Le Conseil a d’abord jugé que le recours à un projet de loi de financement rectificative de la sécurité sociale (PLFRSS) n’était pas subordonné à l’urgence, à des circonstances exceptionnelles ou à un déséquilibre majeur des comptes sociaux. Sur le fond, concernant la mesure-phare du texte, le recul de l’âge légal de 62 ans à 64 ans, le Conseil constitutionnel a rappelé qu’en adoptant ces dispositions, le législateur a entendu assurer l’équilibre financier du système de retraite par répartition pour en garantir la pérennité.
Les « sages » de la rue de Montpensier ont également estimé que la réforme permettait des retraites anticipées pour les carrières longues, les personnes en incapacité au travail ou encore les travailleurs handicapés.

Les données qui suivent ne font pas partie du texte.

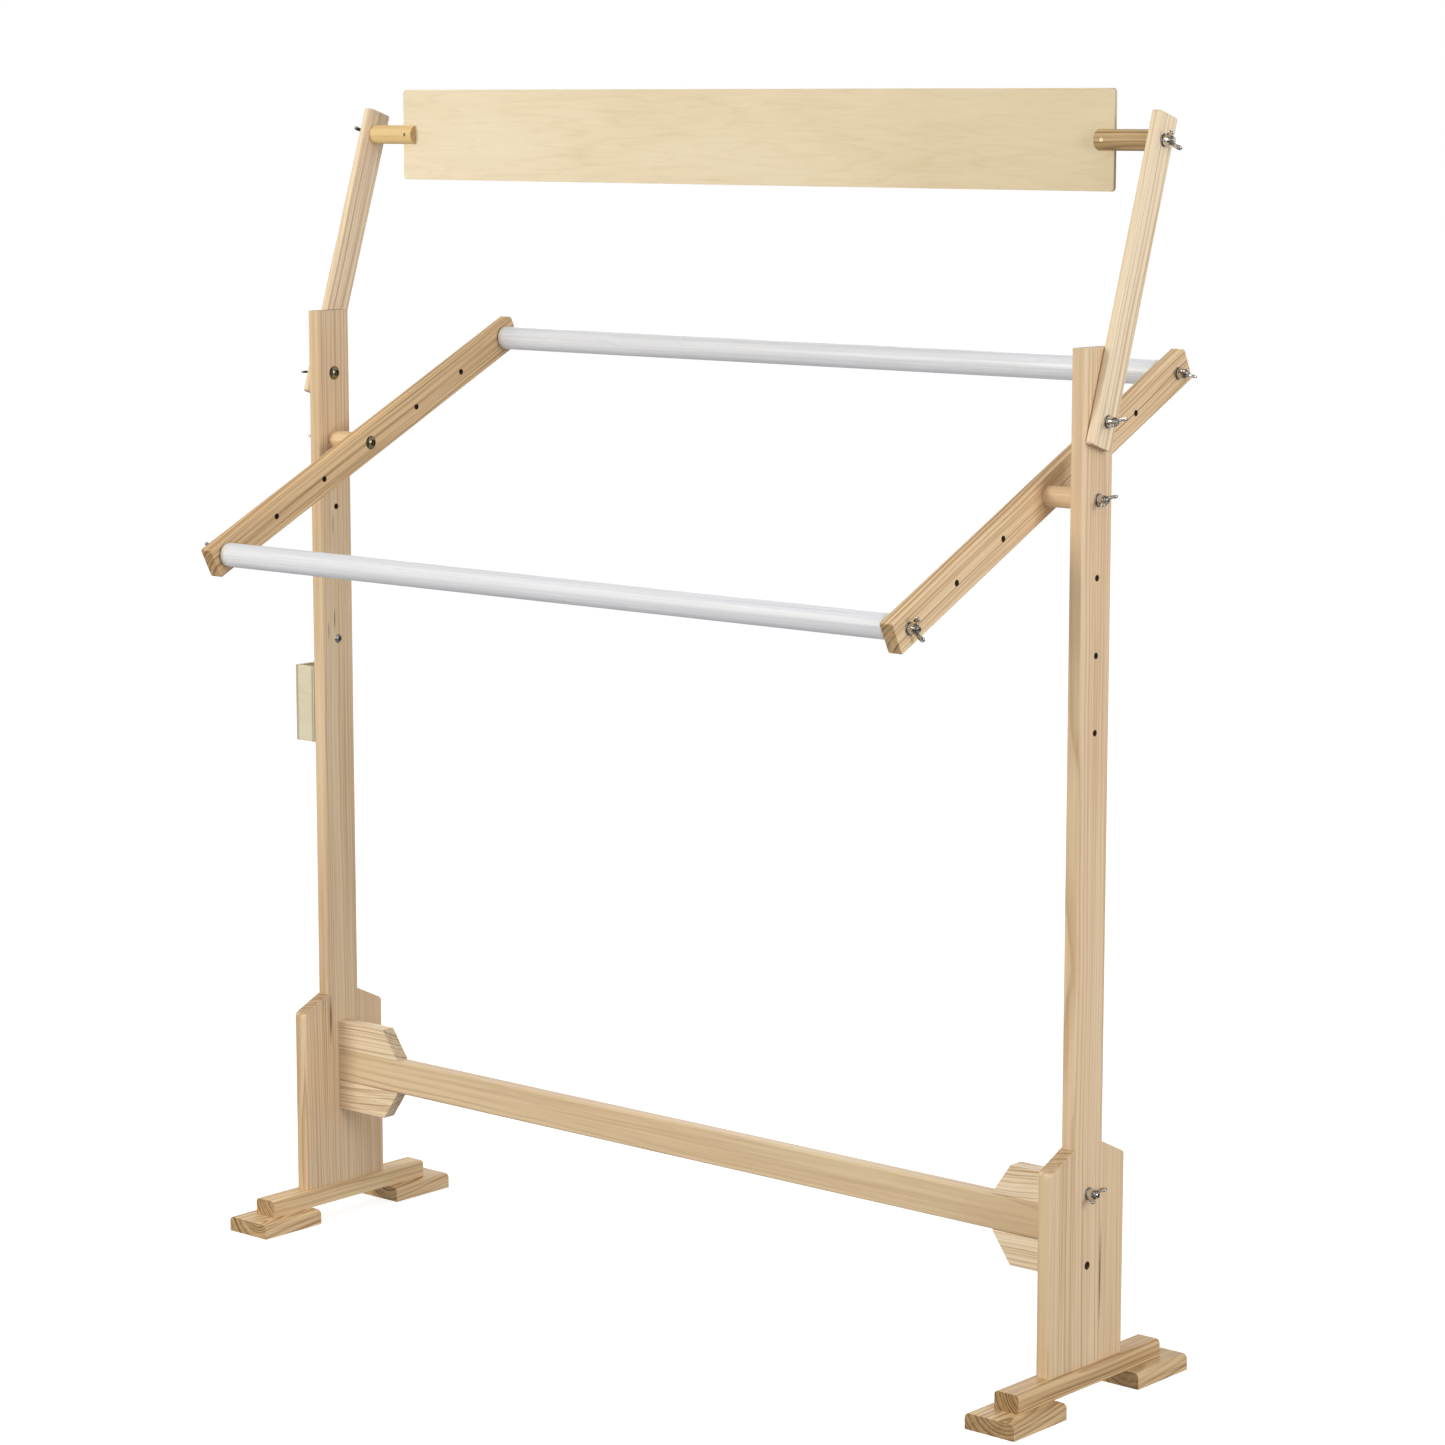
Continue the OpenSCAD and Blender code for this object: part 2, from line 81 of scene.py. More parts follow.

Des mesures qui vont légèrement limiter la réponse au besoin de financement du système social français qui constituait l’un des objectifs de la réforme. Le président de la République, Emmanuel Macron, avait ainsi évoqué des « risques financiers trop grands » pour justifier le recours au 49.3 mi-mars.

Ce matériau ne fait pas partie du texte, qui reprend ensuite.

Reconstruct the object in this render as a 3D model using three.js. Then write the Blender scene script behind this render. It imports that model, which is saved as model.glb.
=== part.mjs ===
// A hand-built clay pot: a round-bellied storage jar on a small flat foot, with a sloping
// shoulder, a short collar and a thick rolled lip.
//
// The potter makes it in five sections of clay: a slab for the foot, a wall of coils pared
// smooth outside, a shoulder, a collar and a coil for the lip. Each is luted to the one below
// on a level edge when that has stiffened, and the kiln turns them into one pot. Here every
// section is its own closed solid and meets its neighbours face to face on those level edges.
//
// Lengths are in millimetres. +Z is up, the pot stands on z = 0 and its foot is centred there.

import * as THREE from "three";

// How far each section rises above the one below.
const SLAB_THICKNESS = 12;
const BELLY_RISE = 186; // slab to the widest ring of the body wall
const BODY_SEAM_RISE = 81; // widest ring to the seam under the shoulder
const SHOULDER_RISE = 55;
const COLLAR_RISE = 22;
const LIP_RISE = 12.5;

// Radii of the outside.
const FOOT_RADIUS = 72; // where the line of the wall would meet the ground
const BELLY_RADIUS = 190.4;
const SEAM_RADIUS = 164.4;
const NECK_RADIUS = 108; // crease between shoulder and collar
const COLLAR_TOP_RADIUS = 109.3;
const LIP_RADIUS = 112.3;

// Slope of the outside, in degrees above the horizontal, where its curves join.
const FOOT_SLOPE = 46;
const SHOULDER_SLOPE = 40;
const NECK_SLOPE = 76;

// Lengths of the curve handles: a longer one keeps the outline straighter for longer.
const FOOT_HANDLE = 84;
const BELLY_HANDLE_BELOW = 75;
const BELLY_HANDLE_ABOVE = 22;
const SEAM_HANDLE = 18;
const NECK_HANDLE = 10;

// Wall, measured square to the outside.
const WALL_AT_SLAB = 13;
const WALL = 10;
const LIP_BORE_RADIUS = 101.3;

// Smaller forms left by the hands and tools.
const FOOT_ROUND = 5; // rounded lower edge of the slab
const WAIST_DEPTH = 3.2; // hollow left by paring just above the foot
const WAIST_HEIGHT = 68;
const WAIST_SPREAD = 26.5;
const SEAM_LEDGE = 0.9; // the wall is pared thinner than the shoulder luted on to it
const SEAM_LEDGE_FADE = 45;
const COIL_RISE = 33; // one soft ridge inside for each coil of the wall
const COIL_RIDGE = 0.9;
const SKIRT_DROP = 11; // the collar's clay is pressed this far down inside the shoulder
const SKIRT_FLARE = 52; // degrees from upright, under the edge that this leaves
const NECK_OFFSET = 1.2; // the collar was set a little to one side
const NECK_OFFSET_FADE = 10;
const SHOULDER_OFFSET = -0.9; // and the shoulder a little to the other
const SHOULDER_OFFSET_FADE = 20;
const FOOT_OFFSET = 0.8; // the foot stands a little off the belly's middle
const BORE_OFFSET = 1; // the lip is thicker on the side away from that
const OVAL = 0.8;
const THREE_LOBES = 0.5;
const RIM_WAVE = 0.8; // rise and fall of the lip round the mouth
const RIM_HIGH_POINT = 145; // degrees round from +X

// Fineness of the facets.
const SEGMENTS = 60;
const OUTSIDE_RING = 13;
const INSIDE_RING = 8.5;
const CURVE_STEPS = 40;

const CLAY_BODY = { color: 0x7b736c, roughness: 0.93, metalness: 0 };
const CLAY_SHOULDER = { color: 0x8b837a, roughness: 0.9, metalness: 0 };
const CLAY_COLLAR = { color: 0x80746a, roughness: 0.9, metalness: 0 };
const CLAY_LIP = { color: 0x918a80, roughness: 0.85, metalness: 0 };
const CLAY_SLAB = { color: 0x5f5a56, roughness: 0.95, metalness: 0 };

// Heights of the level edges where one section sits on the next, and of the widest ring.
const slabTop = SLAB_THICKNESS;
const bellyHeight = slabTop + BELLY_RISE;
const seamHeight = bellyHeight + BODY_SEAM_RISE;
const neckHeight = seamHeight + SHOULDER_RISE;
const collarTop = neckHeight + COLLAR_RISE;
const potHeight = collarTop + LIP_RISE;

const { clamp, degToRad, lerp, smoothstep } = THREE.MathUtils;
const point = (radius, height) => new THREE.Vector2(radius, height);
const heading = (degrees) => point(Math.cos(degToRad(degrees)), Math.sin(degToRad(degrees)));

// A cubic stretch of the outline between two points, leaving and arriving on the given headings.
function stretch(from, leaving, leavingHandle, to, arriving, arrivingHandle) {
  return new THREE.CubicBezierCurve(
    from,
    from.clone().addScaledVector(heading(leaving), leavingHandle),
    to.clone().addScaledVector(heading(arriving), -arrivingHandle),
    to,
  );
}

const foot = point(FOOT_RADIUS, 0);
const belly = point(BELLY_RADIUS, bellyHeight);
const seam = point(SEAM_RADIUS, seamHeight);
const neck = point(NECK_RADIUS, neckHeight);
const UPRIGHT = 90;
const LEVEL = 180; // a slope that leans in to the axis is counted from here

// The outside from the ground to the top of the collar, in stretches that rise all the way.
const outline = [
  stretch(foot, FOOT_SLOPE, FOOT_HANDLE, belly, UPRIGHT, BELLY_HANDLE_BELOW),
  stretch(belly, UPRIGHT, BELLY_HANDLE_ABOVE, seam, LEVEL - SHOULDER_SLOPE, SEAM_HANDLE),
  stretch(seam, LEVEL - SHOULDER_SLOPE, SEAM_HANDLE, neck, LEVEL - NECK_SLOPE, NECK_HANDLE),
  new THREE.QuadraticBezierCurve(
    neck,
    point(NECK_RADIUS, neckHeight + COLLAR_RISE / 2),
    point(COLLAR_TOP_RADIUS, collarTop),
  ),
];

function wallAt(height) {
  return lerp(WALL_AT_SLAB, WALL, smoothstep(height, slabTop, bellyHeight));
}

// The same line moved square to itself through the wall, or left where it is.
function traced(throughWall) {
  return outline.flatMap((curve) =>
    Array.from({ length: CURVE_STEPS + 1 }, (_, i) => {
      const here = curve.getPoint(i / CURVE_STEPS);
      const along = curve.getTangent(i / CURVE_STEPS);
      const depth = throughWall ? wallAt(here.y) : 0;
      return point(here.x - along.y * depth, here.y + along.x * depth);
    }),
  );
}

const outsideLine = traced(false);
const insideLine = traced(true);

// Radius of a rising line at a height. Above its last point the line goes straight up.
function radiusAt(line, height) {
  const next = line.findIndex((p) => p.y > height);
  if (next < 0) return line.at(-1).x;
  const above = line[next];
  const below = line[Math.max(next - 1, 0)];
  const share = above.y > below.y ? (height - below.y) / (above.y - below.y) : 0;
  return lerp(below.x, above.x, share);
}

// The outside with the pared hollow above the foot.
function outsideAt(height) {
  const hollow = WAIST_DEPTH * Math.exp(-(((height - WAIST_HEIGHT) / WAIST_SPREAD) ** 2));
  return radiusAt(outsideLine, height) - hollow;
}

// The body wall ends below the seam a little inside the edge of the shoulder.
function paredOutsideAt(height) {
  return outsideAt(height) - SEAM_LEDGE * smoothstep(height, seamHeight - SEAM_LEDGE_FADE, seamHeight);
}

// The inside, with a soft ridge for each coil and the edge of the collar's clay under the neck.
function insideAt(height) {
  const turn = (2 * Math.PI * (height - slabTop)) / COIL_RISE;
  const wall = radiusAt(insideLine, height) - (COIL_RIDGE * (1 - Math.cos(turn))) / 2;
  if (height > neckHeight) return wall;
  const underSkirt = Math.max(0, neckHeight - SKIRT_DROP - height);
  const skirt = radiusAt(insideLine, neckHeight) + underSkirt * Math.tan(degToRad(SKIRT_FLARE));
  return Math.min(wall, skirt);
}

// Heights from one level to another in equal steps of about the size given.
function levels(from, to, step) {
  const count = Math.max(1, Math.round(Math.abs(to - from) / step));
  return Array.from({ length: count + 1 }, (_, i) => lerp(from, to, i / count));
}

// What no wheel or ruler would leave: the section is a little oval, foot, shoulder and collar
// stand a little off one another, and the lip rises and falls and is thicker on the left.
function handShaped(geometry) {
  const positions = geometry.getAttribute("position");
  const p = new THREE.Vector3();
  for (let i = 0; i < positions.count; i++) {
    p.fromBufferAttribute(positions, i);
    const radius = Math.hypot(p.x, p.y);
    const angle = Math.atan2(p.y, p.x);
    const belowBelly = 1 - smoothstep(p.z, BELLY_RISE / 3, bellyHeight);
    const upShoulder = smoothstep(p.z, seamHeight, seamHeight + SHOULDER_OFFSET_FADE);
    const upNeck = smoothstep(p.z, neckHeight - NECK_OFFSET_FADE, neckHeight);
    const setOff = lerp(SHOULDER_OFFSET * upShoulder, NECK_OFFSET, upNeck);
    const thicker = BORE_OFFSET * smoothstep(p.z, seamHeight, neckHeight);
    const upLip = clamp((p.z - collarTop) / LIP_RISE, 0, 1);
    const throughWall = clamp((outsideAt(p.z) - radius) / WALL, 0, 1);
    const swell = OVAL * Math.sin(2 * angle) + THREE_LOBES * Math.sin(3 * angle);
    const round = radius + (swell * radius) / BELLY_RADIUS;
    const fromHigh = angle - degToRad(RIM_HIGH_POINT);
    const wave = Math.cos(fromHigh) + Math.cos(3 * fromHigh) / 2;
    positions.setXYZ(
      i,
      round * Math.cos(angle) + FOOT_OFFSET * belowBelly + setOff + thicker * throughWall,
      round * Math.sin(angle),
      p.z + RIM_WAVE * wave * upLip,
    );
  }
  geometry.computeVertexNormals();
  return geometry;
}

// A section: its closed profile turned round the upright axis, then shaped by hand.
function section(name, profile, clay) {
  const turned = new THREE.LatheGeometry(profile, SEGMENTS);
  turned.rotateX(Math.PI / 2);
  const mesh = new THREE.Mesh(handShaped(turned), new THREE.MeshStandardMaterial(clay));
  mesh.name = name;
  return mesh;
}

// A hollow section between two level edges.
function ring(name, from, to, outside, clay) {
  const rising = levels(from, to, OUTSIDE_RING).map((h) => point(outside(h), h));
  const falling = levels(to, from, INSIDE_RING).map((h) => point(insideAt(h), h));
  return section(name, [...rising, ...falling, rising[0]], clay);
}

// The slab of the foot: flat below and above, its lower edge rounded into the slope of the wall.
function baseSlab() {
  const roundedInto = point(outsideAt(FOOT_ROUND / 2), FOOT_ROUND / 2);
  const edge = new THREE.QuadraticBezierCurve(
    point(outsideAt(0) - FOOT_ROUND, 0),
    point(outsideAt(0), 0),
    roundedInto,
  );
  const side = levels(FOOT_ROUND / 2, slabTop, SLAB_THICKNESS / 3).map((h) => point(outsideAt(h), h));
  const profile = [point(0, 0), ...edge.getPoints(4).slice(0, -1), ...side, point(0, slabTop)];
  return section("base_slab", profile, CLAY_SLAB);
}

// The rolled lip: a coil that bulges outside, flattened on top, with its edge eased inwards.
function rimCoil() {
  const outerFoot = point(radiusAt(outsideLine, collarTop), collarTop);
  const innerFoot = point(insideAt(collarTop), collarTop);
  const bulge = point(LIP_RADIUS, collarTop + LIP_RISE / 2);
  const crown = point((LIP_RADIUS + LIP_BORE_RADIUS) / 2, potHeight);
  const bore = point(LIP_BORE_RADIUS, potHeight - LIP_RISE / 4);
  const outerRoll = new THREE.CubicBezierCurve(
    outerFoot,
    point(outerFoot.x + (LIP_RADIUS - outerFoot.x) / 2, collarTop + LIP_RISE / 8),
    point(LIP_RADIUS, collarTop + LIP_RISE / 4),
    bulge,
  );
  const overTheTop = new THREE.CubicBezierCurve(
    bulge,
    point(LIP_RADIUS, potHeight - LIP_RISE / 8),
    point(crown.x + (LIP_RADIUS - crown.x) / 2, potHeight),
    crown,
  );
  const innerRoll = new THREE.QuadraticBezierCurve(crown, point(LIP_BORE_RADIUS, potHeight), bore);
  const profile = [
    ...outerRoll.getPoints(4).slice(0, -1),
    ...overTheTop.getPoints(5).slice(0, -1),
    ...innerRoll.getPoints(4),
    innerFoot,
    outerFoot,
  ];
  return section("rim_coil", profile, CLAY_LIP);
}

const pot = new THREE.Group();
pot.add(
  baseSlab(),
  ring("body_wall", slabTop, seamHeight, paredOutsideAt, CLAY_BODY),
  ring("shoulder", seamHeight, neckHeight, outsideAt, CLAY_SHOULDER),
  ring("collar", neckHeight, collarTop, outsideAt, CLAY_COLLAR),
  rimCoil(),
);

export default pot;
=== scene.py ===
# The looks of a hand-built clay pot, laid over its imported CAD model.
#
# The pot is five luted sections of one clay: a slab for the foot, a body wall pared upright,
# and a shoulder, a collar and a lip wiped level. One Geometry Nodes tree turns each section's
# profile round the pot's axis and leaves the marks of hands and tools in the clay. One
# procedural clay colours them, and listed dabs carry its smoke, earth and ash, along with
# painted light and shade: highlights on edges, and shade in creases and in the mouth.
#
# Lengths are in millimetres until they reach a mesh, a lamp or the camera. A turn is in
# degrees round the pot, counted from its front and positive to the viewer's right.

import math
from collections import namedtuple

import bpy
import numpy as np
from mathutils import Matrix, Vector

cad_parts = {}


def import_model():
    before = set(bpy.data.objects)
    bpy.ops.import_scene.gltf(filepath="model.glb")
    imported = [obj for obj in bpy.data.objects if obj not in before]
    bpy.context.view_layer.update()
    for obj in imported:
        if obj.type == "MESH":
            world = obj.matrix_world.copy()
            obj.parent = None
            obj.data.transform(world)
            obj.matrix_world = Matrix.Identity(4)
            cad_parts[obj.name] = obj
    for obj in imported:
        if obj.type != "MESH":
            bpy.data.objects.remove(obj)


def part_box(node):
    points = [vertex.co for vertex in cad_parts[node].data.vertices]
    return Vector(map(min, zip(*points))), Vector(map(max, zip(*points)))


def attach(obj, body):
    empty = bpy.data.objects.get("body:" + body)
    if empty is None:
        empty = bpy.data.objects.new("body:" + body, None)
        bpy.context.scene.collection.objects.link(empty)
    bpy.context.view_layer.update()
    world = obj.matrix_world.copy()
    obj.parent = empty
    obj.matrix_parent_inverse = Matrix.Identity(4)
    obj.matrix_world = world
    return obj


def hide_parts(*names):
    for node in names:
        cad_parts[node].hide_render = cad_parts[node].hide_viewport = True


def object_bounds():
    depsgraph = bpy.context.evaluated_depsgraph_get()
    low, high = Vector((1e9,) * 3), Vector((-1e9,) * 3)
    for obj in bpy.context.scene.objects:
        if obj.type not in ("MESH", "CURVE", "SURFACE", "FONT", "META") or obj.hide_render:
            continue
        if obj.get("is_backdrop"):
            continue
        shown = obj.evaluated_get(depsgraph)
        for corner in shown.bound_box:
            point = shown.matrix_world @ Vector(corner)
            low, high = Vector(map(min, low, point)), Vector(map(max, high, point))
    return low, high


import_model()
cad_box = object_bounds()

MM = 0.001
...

Une réforme un peu plus équitable que le projet initial
Preuve de l’utilité du travail parlementaire, les débats des deux assemblées ont permis d’amender le projet de loi vers un peu plus d’équité sans trop en perturber l’équilibre financier global. Ainsi la revalorisation des petites retraites s’appliquera non seulement aux nouveaux retraités mais également à tous les retraités actuels qui ont eu une carrière complète. Un retraité qui a travaillé au smic toute sa vie touchera donc une pension de près de 1 200 euros brut, soit 85 % du salaire minimum net (sachant qu’aux environs du smic il n’y a pas ou peu de différence entre le brut et le net). Selon le Sénat, 1,8 million de retraités, dont 60 % de femmes, bénéficieront d’une majoration pour un gain mensuel moyen de 33 euros. Parmi ceux-ci 125 000 retraités obtiendront une hausse de 100 euros par mois.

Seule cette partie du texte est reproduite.